Kate and I mentioned our little poetry reading to Mr. Berry in a moment with him, and he of course knew the poem we meant and related that his mother asked him, “Did you really dream that?” He did, he told her. We should all dream in such majestic verse and with such art. Until then, we can celebrate the fact that 400 people gave up their mid-afternoon to hear a poet. No offense to the NFL, but it was worth a Sunday afternoon in the way that some other things are not.

This wasn’t the first score for the Friends of Steely. The Friends have a knack when it comes to landing literary talent. One of the first events I attended after taking a job at NKU last year was a Friends-hosted reading and lecture by Robert Olmstead, whose gem of a novel, “Coal Black Horse” is sort of a “Cold Mountain” from a boy’s eye view and, for my taste, more poetic and haunting.  I was taken by the quality of the event and made a promise to myself to attend anything the Friends put on in the future. This year’s reading by Wendell Berry set the bar even higher.

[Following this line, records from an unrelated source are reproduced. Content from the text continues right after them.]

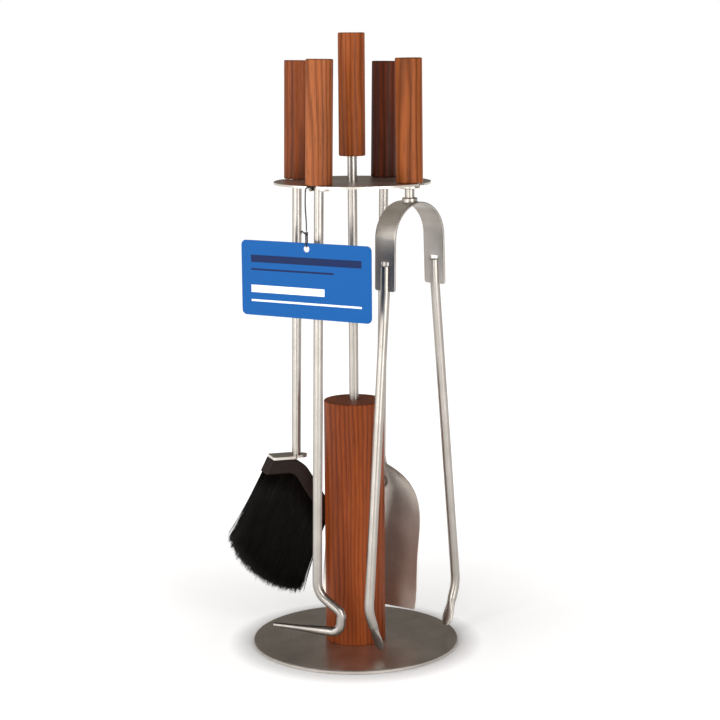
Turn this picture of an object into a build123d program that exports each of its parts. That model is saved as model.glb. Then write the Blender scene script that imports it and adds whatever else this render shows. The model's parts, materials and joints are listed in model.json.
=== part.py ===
# Fireplace tool set: a round stand with a wooden column carries a poker, tongs, a shovel and a brush
# by their wooden handles in four open slots of a hanging disc. A hang tag is tied to the poker.
# Millimetres, +Z up. The origin is the middle of the underside, on the floor.
# The slots lie on the axes: poker at -Y, tongs at +X, shovel at +Y, brush at -X.
import os
from math import cos, hypot, pi, radians, sin, tan

from build123d import *

os.makedirs("parts", exist_ok=True)

# ---- driving dimensions ----

# stand
base_diameter = 200.0
base_thickness = 3.0
base_bevel = 0.8
pad_height = 1.0
pad_inset = 4.0            # felt disc inside the plate's edge
column_diameter = 58.0
column_length = 237.1
column_edge_round = 0.8
rod_diameter = 9.0
disc_diameter = 148.0
disc_thickness = 2.0
disc_height = 450.3        # top face of the hanging disc above the floor
carry_rod_length = 23.8    # bare rod between the disc and the carry handle
carry_handle_length = 113.7

# slots and pressed seats of the hanging disc
hang_radius = 61.0
slot_play = 1.5            # how much wider a slot is than the rod in it
seat_diameter = 19.5
seat_depth = 3.0
seat_edge_round = 1.0

# handles and their threaded inserts
handle_diameter = 25.0
handle_lengths = {"poker": 113.5, "tongs": 114.0, "shovel": 110.5, "brush": 112.0}
handle_edge_round = 1.2
collar_recess_play = 2.5   # round the rod
collar_recess_depth = 2.4
insert_diameter = 10.0
insert_length = 20.0
thread_diameter = 6.0
thread_length = 16.0

# poker hook, from the seat down along the shaft
poker_bend_drop = 386.0    # where the shaft leaves its own line
poker_belly_offset = 25.0
poker_belly_drop = 403.5
poker_heel_offset = 23.5
poker_heel_drop = 422.8
poker_point_offset = -44.0
poker_taper_length = 48.0
poker_point_diameter = 4.2
poker_bend_radii = [20.0, 8.5, 9.0]

# tongs
bow_width = 25.0
bow_thickness = 2.0
bow_radius = 34.4          # outside of the arch
bow_drop = 16.9            # top of the arch below the seat
bow_leg_length = 46.0
bow_leg_flare = 1.2        # how far each leg has spread at its end
bow_corner_round = 2.5
bow_slot_headroom = 4.0    # open slot above each arm's top end
neck_skirt = 1.0           # how far the neck reaches down to meet the curved bow
neck_collar_diameter = 14.5
neck_collar_height = 3.4
neck_collar_round = 1.3
arm_top_drop = 74.3
arm_elbow_offset = 62.4
arm_elbow_drop = 398.5
arm_elbow_radius = 38.0
arm_tip_offset = 47.0
arm_tip_drop = 438.6
arm_paddle_length = 27.0
arm_paddle_width = 13.0
arm_paddle_thickness = 3.0

# shovel
shovel_tilt = 10.0         # blade against its shaft, in degrees
shovel_bolt_drop = 303.6
shovel_above_bolt = 20.0
shovel_below_bolt = 121.0
shovel_half_width = 53.0
shovel_rim = 13.0
shovel_sheet = 1.5
shovel_foot_length = 30.0
shovel_foot_width = 15.0
shovel_foot_thickness = 4.0
shovel_foot_gap = 0.5
shovel_foot_blend = 12.0   # length over which the round shaft flattens into its foot
shovel_foot_shoulder = 6.0 # flattening ends this far inside the foot
shovel_dome_radius = 7.5
shovel_dome_height = 5.8
shovel_dome_gap = 0.9      # under the dome, whose rim meets the curved blade

# brush
brush_plate_drop = 269.3
brush_plate_thickness = 2.6
brush_plate_length = 24.5
brush_plate_round = 2.0
brush_plate_inset = 0.5    # plate inside each side of the block
brush_tongue_length = 11.0
brush_tongue_radius = 6.5
brush_head_thickness = 22.0
brush_block_depth = 14.0
brush_block_start = -26.3  # mounting end of the block, from the shaft
brush_block_bend = 2.5
brush_end_slant = 7.0
brush_block_round = 1.5
brush_screw_offsets = [6.5, 18.0]    # from the mounting end of the plate
brush_bend_angle = 58.4    # the far end of the block against its mounting end, in degrees
brush_bend_radius = 25.0
brush_arm_length = 71.0
bristle_inset = 1.0        # bundle inside the block's faces and ends
bristle_heel_length = 71.9
bristle_heel_lean = 21.9   # last bristles against the shaft, in degrees
bristle_toe_length = 75.5
bristle_toe_lean = 25.6
bristle_bulge = 11.5       # tips in the middle stand this far beyond the line of the outer ones

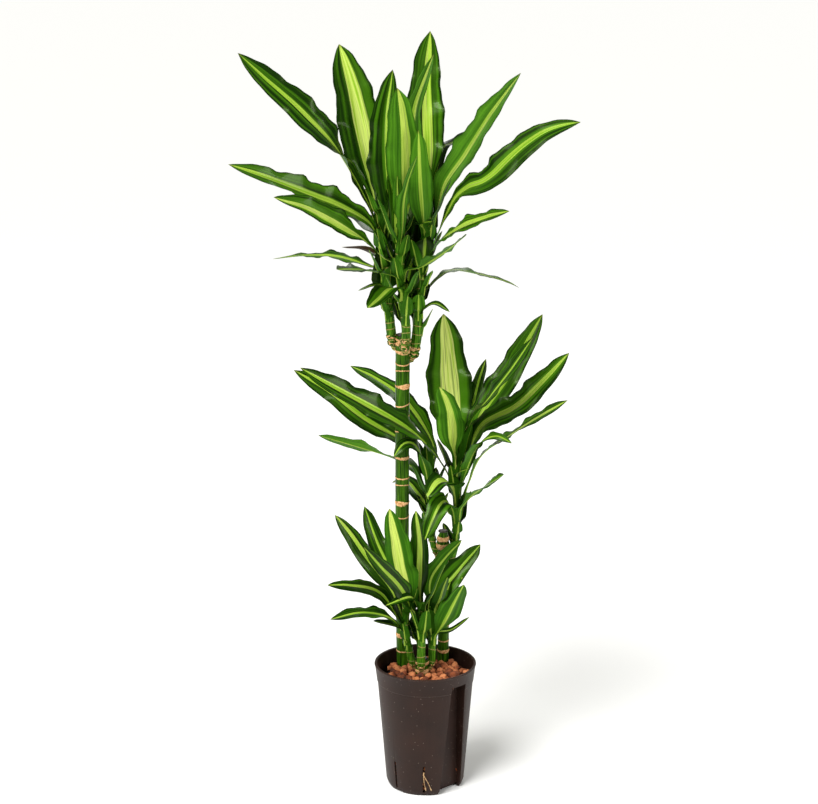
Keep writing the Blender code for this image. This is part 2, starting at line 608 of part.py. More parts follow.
def main():
    clear_scene()
    parts = new_collection("potted_corn_plant")
    cutters = new_collection("cutters", helper=True)
    materials = {name: new_material(name, *finish) for name, finish in FINISHES.items()}
    make_pot(parts, cutters, materials["pot"])
    make_clay(parts, cutters, materials["clay"])
    make_root(parts, cutters, materials["root"])
    clearances = {}
    for cane in CANES:
        clearances[cane.name] = make_cane(cane, parts, cutters, materials)
    stems = {}
    for shoot in SHOOTS:
        make_shoot(shoot, parts, clearances, materials)
        stems[shoot.name] = shoot
    counts = {}
    for leaf in LEAVES:
        counts[leaf.shoot] = counts.get(leaf.shoot, 0) + 1
        name = leaf.shoot.replace("shoot", "leaf") + f"_{counts[leaf.shoot]}"
        make_leaf(name, leaf, stems[leaf.shoot], parts, materials["leaf"])


main()
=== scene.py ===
"""Looks of a potted corn plant: three wax-sealed canes with striped leaves in a hydroculture pot.

Metres, +Z up, +X to the plant's right, -Y towards its front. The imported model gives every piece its
place and size: leaf blades follow the margins of their own nodes, stems follow the middles of theirs.
Lengths in the tables are in millimetres. `across` runs from -1 to 1 over a leaf, from its left margin
to its right one, and `along` from 0 at its foot to 1 at its tip.
"""

from __future__ import annotations

import logging
import math
import random
from dataclasses import dataclass, field
from enum import Enum
from typing import Any, Iterable, Sequence

import bmesh
import bpy
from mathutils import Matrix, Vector, noise
from mathutils.bvhtree import BVHTree
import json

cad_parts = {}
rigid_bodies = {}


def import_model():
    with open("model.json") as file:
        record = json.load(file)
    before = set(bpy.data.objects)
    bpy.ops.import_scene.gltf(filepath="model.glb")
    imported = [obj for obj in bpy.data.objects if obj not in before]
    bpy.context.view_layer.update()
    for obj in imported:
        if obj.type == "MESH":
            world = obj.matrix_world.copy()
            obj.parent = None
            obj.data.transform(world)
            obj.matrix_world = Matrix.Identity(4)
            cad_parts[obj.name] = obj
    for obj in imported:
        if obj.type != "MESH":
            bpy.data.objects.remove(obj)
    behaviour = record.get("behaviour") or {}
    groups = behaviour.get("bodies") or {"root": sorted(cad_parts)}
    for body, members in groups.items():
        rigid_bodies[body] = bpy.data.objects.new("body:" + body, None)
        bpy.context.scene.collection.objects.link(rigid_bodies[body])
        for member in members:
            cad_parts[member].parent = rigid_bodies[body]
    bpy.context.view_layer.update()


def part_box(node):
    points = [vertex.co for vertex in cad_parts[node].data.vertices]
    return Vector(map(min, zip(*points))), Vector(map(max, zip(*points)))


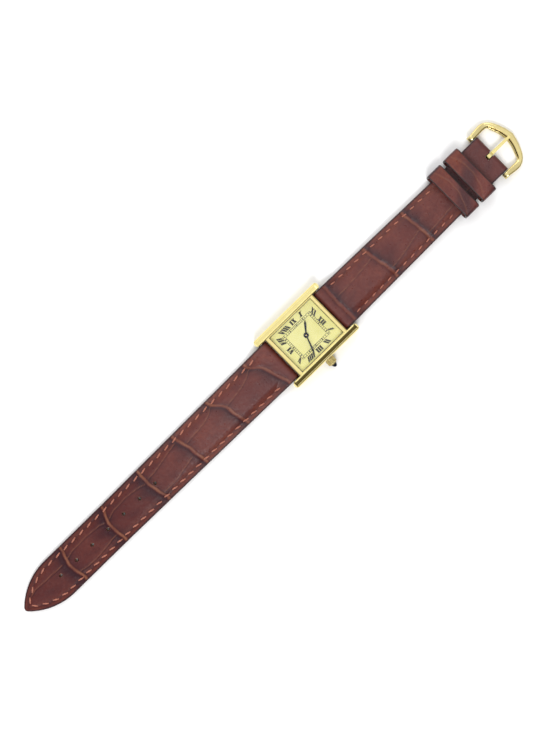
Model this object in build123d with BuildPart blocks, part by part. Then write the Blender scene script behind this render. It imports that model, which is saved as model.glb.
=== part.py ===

There’s a larger context for this, too. If you’ve not been by NKU in a few years, visit. The physical look of the campus has changed dramatically, which is not to say all of the concrete is gone but there is more architectural diversity among the buildings and more plant life. More significant is what’s happening inside the buildings. There is a flood of cultural contributions that goes unnoticed to much of Cincinnati. Music, art, theater. The examples are endless. I had the pleasure of sitting in on a taping with the string quartet in residents, the Azmari Quartet, one Monday morning. There’s no better way to start a week. If you get a chance to hear them, do so. The upcoming Alumni Lecture Series, with Dee Dee Myers and Karl Rove on Oct. 9 is tailor-made for political junkies. The Military Lecture Series already has a following and the next one, on Lincoln and Grant, with the highly regarded Civil War historian Dr. James Ramage, should add to the following. It’s on Oct. 14 at 7 p.m. on campus.

And the list goes on. It’s a rich and robust menu, and Wendell Berry was a taste of it.